Write out every line of the material exactly as it appears.

-- Data section --
—————
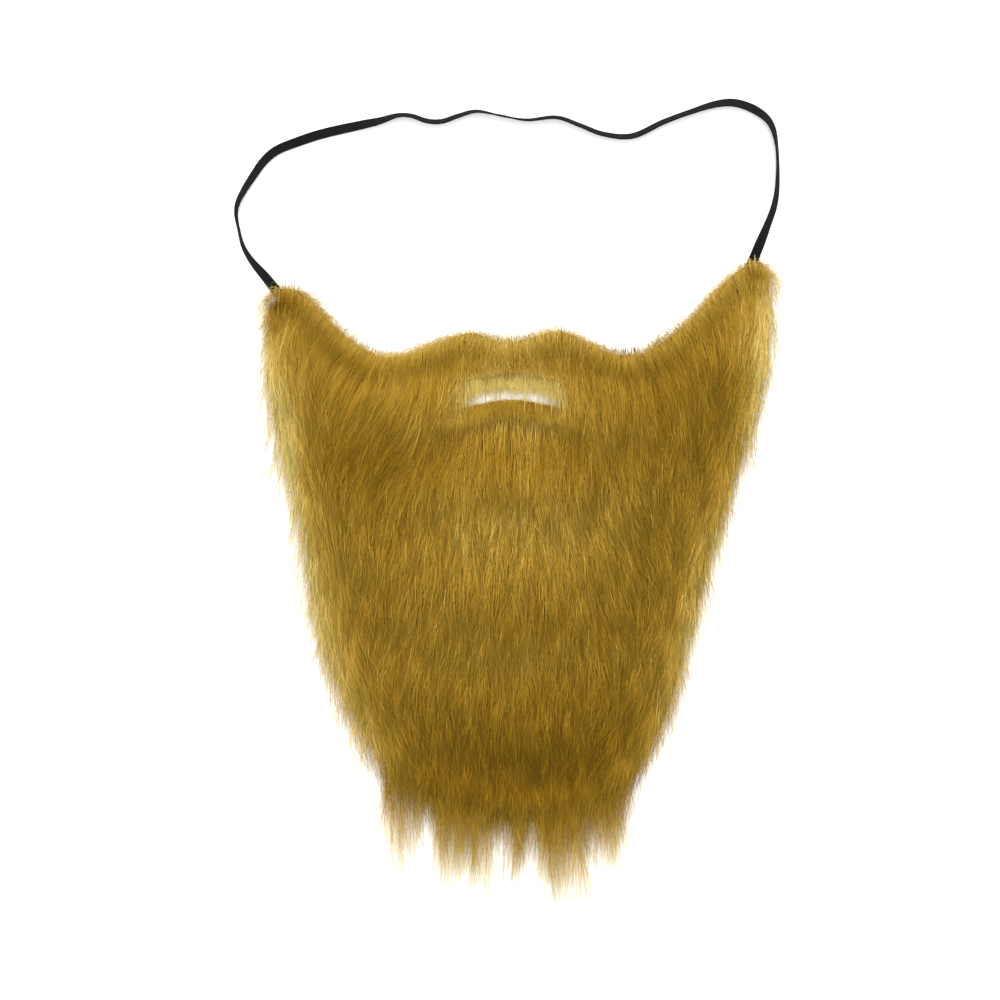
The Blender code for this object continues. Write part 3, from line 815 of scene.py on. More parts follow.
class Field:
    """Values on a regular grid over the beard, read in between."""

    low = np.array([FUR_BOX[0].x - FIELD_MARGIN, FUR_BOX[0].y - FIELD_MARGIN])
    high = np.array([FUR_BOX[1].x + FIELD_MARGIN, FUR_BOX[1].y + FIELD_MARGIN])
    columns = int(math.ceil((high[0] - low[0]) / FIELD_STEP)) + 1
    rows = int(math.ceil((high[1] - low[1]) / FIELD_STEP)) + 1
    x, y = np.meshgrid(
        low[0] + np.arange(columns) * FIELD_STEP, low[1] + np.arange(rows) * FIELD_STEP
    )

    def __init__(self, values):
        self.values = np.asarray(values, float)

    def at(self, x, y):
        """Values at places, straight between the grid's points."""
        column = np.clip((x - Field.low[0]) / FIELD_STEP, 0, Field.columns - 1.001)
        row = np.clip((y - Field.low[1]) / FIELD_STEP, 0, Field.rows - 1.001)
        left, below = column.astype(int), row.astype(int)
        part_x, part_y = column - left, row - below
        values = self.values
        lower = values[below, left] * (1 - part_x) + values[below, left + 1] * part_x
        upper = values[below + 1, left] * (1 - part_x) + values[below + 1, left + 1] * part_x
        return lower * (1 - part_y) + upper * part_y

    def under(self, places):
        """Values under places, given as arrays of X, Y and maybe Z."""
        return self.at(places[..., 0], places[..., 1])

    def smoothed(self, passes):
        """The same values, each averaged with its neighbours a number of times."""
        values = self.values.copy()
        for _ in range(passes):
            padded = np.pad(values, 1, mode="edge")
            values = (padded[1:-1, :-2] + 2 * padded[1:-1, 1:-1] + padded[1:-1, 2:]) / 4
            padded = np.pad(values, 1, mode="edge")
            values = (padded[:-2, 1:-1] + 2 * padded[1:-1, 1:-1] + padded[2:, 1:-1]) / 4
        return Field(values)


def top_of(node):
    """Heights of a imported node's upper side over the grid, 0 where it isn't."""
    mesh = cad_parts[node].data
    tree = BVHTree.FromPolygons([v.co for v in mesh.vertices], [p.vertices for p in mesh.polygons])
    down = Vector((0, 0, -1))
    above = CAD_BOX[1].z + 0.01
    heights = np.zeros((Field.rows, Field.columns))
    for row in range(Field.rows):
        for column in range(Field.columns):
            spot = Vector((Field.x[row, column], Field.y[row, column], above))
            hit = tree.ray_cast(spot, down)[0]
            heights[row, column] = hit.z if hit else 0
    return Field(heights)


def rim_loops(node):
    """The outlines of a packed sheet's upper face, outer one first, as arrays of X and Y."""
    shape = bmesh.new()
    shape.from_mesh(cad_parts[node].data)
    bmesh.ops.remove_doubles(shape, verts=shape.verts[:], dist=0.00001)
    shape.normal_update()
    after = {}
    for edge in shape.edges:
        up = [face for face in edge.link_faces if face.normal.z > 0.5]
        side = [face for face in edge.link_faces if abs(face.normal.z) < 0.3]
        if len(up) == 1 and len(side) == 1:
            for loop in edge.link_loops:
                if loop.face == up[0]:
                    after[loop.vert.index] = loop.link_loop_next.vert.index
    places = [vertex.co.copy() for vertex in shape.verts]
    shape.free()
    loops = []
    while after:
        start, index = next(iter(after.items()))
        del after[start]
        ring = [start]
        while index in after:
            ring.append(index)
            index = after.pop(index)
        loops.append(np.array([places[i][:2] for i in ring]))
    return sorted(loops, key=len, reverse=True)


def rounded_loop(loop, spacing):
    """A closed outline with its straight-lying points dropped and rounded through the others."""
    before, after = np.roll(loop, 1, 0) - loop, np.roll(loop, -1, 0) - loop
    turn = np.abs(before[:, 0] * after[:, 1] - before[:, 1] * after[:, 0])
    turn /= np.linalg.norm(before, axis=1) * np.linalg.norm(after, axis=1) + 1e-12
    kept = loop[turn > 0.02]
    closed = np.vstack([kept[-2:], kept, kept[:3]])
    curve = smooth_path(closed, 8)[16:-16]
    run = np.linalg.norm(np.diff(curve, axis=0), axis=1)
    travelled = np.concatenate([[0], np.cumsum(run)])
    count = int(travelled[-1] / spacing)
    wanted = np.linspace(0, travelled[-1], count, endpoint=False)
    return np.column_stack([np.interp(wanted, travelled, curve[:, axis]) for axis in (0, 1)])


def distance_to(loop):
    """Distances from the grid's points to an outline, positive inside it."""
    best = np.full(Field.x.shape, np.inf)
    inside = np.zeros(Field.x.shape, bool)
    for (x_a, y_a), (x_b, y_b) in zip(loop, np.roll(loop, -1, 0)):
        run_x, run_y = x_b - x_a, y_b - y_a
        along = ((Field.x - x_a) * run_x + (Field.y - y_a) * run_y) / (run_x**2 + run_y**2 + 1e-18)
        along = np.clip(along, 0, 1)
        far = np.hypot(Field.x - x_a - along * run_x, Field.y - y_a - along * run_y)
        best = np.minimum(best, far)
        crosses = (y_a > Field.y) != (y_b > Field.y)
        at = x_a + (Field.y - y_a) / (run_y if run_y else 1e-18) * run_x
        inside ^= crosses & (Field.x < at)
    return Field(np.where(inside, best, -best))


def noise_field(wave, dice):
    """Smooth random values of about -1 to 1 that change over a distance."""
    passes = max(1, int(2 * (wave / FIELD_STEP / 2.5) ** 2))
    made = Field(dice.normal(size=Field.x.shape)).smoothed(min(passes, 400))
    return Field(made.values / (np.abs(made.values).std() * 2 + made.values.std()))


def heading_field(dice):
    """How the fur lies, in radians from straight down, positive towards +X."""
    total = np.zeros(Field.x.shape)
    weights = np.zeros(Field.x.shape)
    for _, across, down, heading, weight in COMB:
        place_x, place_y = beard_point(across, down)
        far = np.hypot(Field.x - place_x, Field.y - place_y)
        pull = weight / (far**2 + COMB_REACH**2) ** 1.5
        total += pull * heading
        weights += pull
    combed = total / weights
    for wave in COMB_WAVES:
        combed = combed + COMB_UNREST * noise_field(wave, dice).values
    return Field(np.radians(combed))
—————
-- In response --
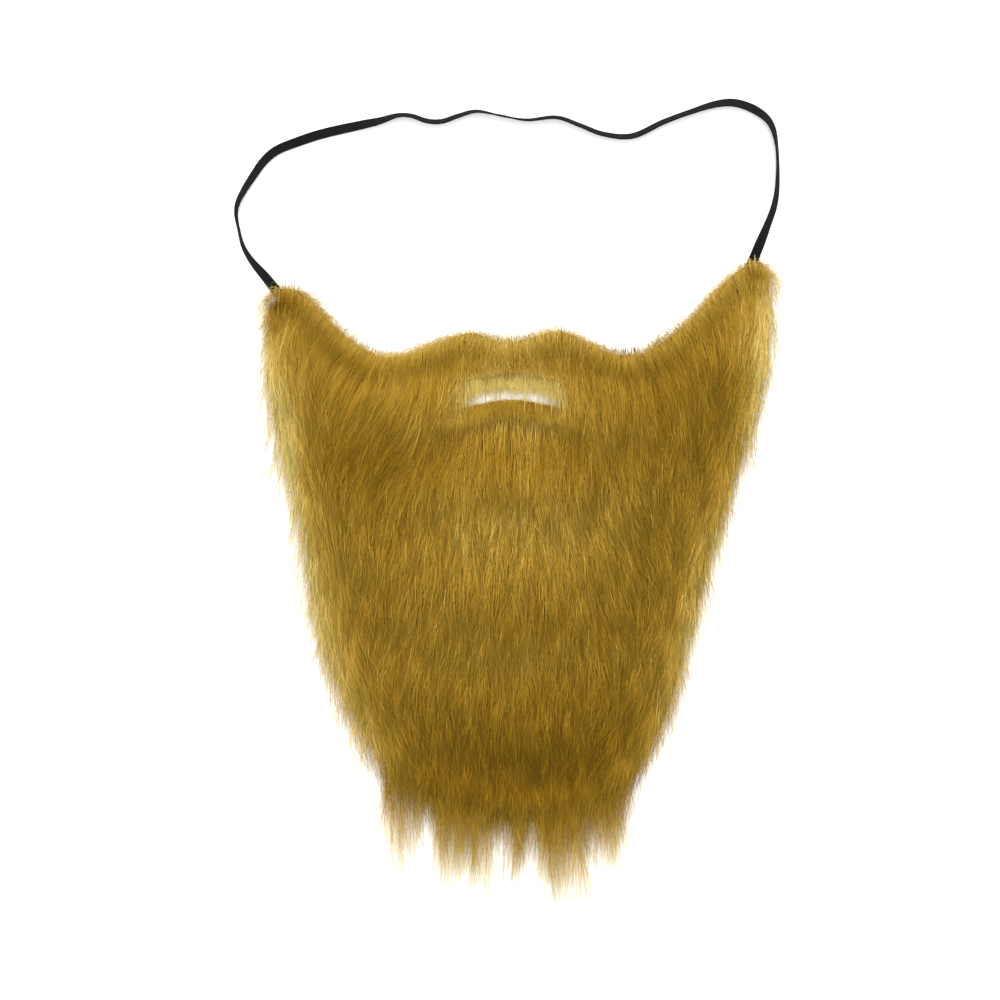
The Blender code for this object continues. Write part 3, from line 815 of scene.py on. More parts follow.
class Field:
    """Values on a regular grid over the beard, read in between."""

    low = np.array([FUR_BOX[0].x - FIELD_MARGIN, FUR_BOX[0].y - FIELD_MARGIN])
    high = np.array([FUR_BOX[1].x + FIELD_MARGIN, FUR_BOX[1].y + FIELD_MARGIN])
    columns = int(math.ceil((high[0] - low[0]) / FIELD_STEP)) + 1
    rows = int(math.ceil((high[1] - low[1]) / FIELD_STEP)) + 1
    x, y = np.meshgrid(
        low[0] + np.arange(columns) * FIELD_STEP, low[1] + np.arange(rows) * FIELD_STEP
    )

    def __init__(self, values):
        self.values = np.asarray(values, float)

    def at(self, x, y):
        """Values at places, straight between the grid's points."""
        column = np.clip((x - Field.low[0]) / FIELD_STEP, 0, Field.columns - 1.001)
        row = np.clip((y - Field.low[1]) / FIELD_STEP, 0, Field.rows - 1.001)
        left, below = column.astype(int), row.astype(int)
        part_x, part_y = column - left, row - below
        values = self.values
        lower = values[below, left] * (1 - part_x) + values[below, left + 1] * part_x
        upper = values[below + 1, left] * (1 - part_x) + values[below + 1, left + 1] * part_x
        return lower * (1 - part_y) + upper * part_y

    def under(self, places):
        """Values under places, given as arrays of X, Y and maybe Z."""
        return self.at(places[..., 0], places[..., 1])

    def smoothed(self, passes):
        """The same values, each averaged with its neighbours a number of times."""
        values = self.values.copy()
        for _ in range(passes):
            padded = np.pad(values, 1, mode="edge")
            values = (padded[1:-1, :-2] + 2 * padded[1:-1, 1:-1] + padded[1:-1, 2:]) / 4
            padded = np.pad(values, 1, mode="edge")
            values = (padded[:-2, 1:-1] + 2 * padded[1:-1, 1:-1] + padded[2:, 1:-1]) / 4
        return Field(values)


def top_of(node):
    """Heights of a imported node's upper side over the grid, 0 where it isn't."""
    mesh = cad_parts[node].data
    tree = BVHTree.FromPolygons([v.co for v in mesh.vertices], [p.vertices for p in mesh.polygons])
    down = Vector((0, 0, -1))
    above = CAD_BOX[1].z + 0.01
    heights = np.zeros((Field.rows, Field.columns))
    for row in range(Field.rows):
        for column in range(Field.columns):
            spot = Vector((Field.x[row, column], Field.y[row, column], above))
            hit = tree.ray_cast(spot, down)[0]
            heights[row, column] = hit.z if hit else 0
    return Field(heights)


def rim_loops(node):
    """The outlines of a packed sheet's upper face, outer one first, as arrays of X and Y."""
    shape = bmesh.new()
    shape.from_mesh(cad_parts[node].data)
    bmesh.ops.remove_doubles(shape, verts=shape.verts[:], dist=0.00001)
    shape.normal_update()
    after = {}
    for edge in shape.edges:
        up = [face for face in edge.link_faces if face.normal.z > 0.5]
        side = [face for face in edge.link_faces if abs(face.normal.z) < 0.3]
        if len(up) == 1 and len(side) == 1:
            for loop in edge.link_loops:
                if loop.face == up[0]:
                    after[loop.vert.index] = loop.link_loop_next.vert.index
    places = [vertex.co.copy() for vertex in shape.verts]
    shape.free()
    loops = []
    while after:
        start, index = next(iter(after.items()))
        del after[start]
        ring = [start]
        while index in after:
            ring.append(index)
            index = after.pop(index)
        loops.append(np.array([places[i][:2] for i in ring]))
    return sorted(loops, key=len, reverse=True)


def rounded_loop(loop, spacing):
    """A closed outline with its straight-lying points dropped and rounded through the others."""
    before, after = np.roll(loop, 1, 0) - loop, np.roll(loop, -1, 0) - loop
    turn = np.abs(before[:, 0] * after[:, 1] - before[:, 1] * after[:, 0])
    turn /= np.linalg.norm(before, axis=1) * np.linalg.norm(after, axis=1) + 1e-12
    kept = loop[turn > 0.02]
    closed = np.vstack([kept[-2:], kept, kept[:3]])
    curve = smooth_path(closed, 8)[16:-16]
    run = np.linalg.norm(np.diff(curve, axis=0), axis=1)
    travelled = np.concatenate([[0], np.cumsum(run)])
    count = int(travelled[-1] / spacing)
    wanted = np.linspace(0, travelled[-1], count, endpoint=False)
    return np.column_stack([np.interp(wanted, travelled, curve[:, axis]) for axis in (0, 1)])


def distance_to(loop):
    """Distances from the grid's points to an outline, positive inside it."""
    best = np.full(Field.x.shape, np.inf)
    inside = np.zeros(Field.x.shape, bool)
    for (x_a, y_a), (x_b, y_b) in zip(loop, np.roll(loop, -1, 0)):
        run_x, run_y = x_b - x_a, y_b - y_a
        along = ((Field.x - x_a) * run_x + (Field.y - y_a) * run_y) / (run_x**2 + run_y**2 + 1e-18)
        along = np.clip(along, 0, 1)
        far = np.hypot(Field.x - x_a - along * run_x, Field.y - y_a - along * run_y)
        best = np.minimum(best, far)
        crosses = (y_a > Field.y) != (y_b > Field.y)
        at = x_a + (Field.y - y_a) / (run_y if run_y else 1e-18) * run_x
        inside ^= crosses & (Field.x < at)
    return Field(np.where(inside, best, -best))


def noise_field(wave, dice):
    """Smooth random values of about -1 to 1 that change over a distance."""
    passes = max(1, int(2 * (wave / FIELD_STEP / 2.5) ** 2))
    made = Field(dice.normal(size=Field.x.shape)).smoothed(min(passes, 400))
    return Field(made.values / (np.abs(made.values).std() * 2 + made.values.std()))


def heading_field(dice):
    """How the fur lies, in radians from straight down, positive towards +X."""
    total = np.zeros(Field.x.shape)
    weights = np.zeros(Field.x.shape)
    for _, across, down, heading, weight in COMB:
        place_x, place_y = beard_point(across, down)
        far = np.hypot(Field.x - place_x, Field.y - place_y)
        pull = weight / (far**2 + COMB_REACH**2) ** 1.5
        total += pull * heading
        weights += pull
    combed = total / weights
    for wave in COMB_WAVES:
        combed = combed + COMB_UNREST * noise_field(wave, dice).values
    return Field(np.radians(combed))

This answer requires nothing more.